Founding constitution · First century
Built for 2126.
HAAM is not a century-old house. It is a house making a century-long promise: to increase human agency through the act of making, and to leave work worth inheriting.
01 · The declaration
Technology expires. A meaningful human territory can remain.
The first HAAM works are being made in an era of websites, software, AI agents, digital products, data, and networks. None of those forms is guaranteed to define the next century.
The house therefore cannot be anchored to a medium. It must be anchored to a belief: people deserve the capability, tools, confidence, and relationships to shape reality rather than merely adapt to it.
Permanent territory
The human power to make reality.
HAAM exists to increase human agency through the act of making. Every future product, object, place, publication, institution, and partnership should be judged against that sentence.
02 · The first century
A horizon long enough to change the decisions made today.
- 01
2026 to 2035
Lay the foundation
Define the territory, establish the visual and verbal codes, make the first canonical works, and begin the archive while every decision can still be remembered.
- 02
2036 to 2050
Become a house
Build a coherent body of products, publishing, research, gatherings, and objects. Train other makers to carry the standard without copying the founder.
- 03
2051 to 2075
Become an institution
Protect the archive, support new generations, establish traditions, and create structures that can preserve independence through changes in markets and technology.
- 04
2076 to 2100
Transfer authority
Place the house in the hands of stewards who did not witness its beginning but understand its principles well enough to extend them responsibly.
- 05
2101 to 2126
Prove continuity
Let the work show that HAAM survived by remaining meaningful, not by freezing itself in the visual language or business model of its first century.
03 · Codes of the house
Recognition comes from disciplined repetition, not permanent sameness.
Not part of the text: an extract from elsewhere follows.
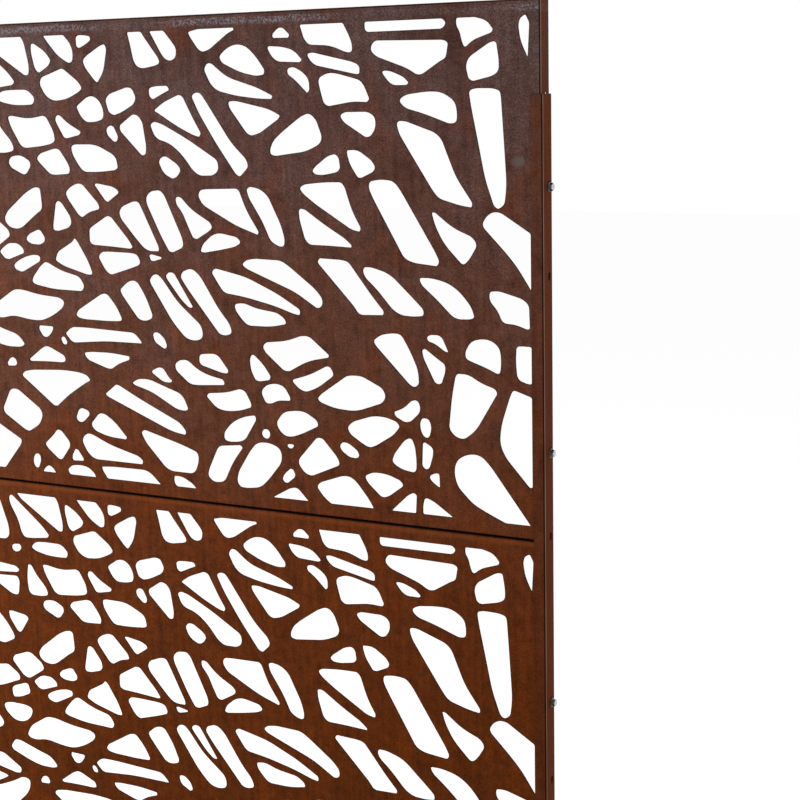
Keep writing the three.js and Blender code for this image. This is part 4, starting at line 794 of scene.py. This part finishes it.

A century-scale brand needs stable codes that can accumulate meaning while leaving each generation enough freedom to create its own expression.
I
A permanent territory
HAAM belongs to the human power to make reality. Products, media, materials, and technologies may change. The territory does not.
II
A recognizable hand
Every HAAM work should carry judgment, authorship, and a point of view. It should not feel anonymous, disposable, or assembled from whatever is fashionable.
III
Canonical works
The house should make fewer things that define a generation, not endless things that merely fill a release calendar.
IV
Materials with memory
Code, metal, paper, film, sound, data, spaces, and living communities are all materials. HAAM treats each one as something that can preserve human intention.
V
Symbols that accumulate meaning
The name, mark, hammer gesture, language, objects, and rituals must remain coherent long enough to become inherited cultural memory.
VI
Stewardship over possession
No generation owns HAAM outright. Each generation receives the house, extends it with care, and passes it forward stronger than it arrived.
04 · The standard of refusal
Reputation is built by what the house declines to become.
Scarcity is not merely limited supply. It is the visible consequence of a standard that cannot be purchased, rushed, or negotiated away.
- 01
We will not trade long-term trust for short-term attention.
- 02
We will not make work that weakens human agency in order to increase dependency.
- 03
We will not confuse volume with cultural significance.
- 04
We will not imitate prestige while neglecting substance, utility, or craft.
- 05
We will not erase inconvenient history from the archive.
- 06
We will not expand into a category unless HAAM can add a distinct standard to it.
- 07
We will not allow any founder, investor, executive, or algorithm to become more important than the integrity of the house.
05 · The archive begins now
Memory is infrastructure.
The first prototypes may look ordinary today and become irreplaceable evidence later. HAAM will preserve the work before anyone knows which fragments history will need.
06 · Stewardship and succession
The founder is the first steward, not the final owner of meaning.
HAAM becomes a generational brand only when its principles can survive the person who first articulated them. Succession is therefore a design problem from the beginning.
01
Keep the archive
Preserve finished works alongside sketches, prototypes, correspondence, rejected directions, failures, and the reasons behind consequential decisions.
02
Name the makers
Record who shaped each work. A house is not an abstraction. It is a lineage of people whose judgment deserves to remain visible.
03
Write the constitution
Maintain a living set of principles, protected decisions, forbidden compromises, and processes for resolving conflict when commercial pressure challenges the standard.
04
Design succession
Select future creative and institutional leadership by demonstrated stewardship, not proximity to power, inheritance alone, or the ability to maximize a quarter.
05
Renew without amnesia
Every generation should be free to reinterpret HAAM, provided it understands what it is changing, what it is preserving, and what future generations may lose.
06
Leave proof
Each era should contribute at least one work, institution, ritual, or body of knowledge that a later generation would consider worth inheriting.
The test
Would this still deserve the name HAAM in 2126?
Not because it looks old. Not because it is expensive. Not because the logo has been placed on it. It deserves the name only when it increases human capability, carries a distinct standard, respects the people affected by it, and leaves evidence worth preserving.